As someone who researches the history of Anglo-Canadian relations, I’m mildly interested in the social history of the First World War in Canada. I was struck by the fact that none of the speakers at today’s ceremony, not even the Queen’s official representative in Canada(!), could bring themselves to mention the “British Empire.” That’s right, the name of the entity for which the Canadians were fighting went totally unmentioned. This is the elephant in the room nobody can bring him/herself to mention. Instead, there were anachronistic statements to the effect that the Canadians who fought in the war were fighting either for Canada or for the “international community”.

The silence on the British Empire is deafening. I bet nobody mentioned the Conscription Crisis either. Wasted opportunity to educate the public on a bit of history.

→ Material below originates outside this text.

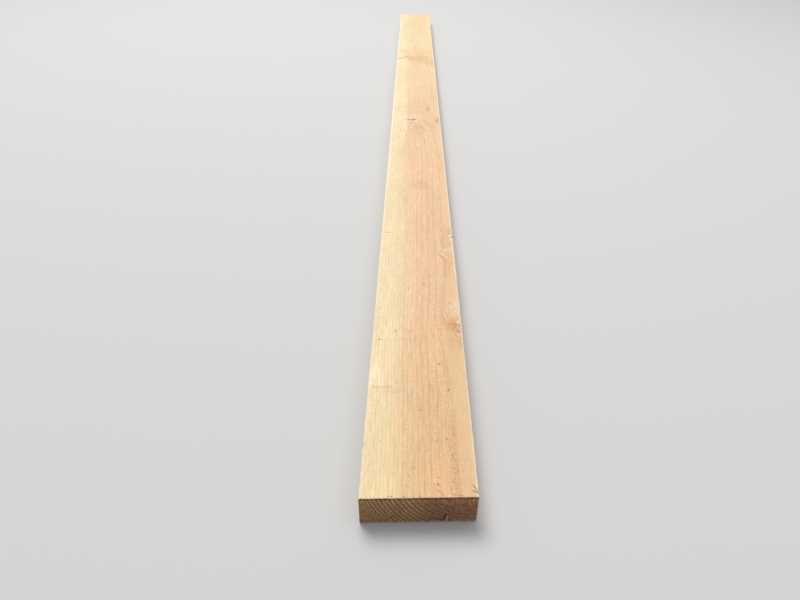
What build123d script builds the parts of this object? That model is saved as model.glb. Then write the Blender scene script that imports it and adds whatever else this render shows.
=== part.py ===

For the record, let me state that I’m glad the British Empire no longer exists. It is likely that the British decision to get involved in the First World War accelerated the demise of the British Empire and its break-up into a number of successor states in various part of the world, of which the modern nation of Canada is but one. That being said, I think that the British Empire was an important part of Canada’s history and our public leaders should not be ashamed to mention it. For Canadians, the legacy of the British Empire was pretty mixed. The old Empire was probably not as bad some left-wing historians suggest nor as good as Niall Ferguson argues. But regardless of whether it was good or bad entity, it was an important part of the Canadian story and should not be ignored. As someone with a passionate belief in historical accuracy, it is offends me when the past is distorted through such a bizarre omission. What would we think of a text on Italian history that didn’t mention the Roman Empire. The difference is that the Roman Empire was long ago, whereas the British Empire is still part of living memory (just barely though).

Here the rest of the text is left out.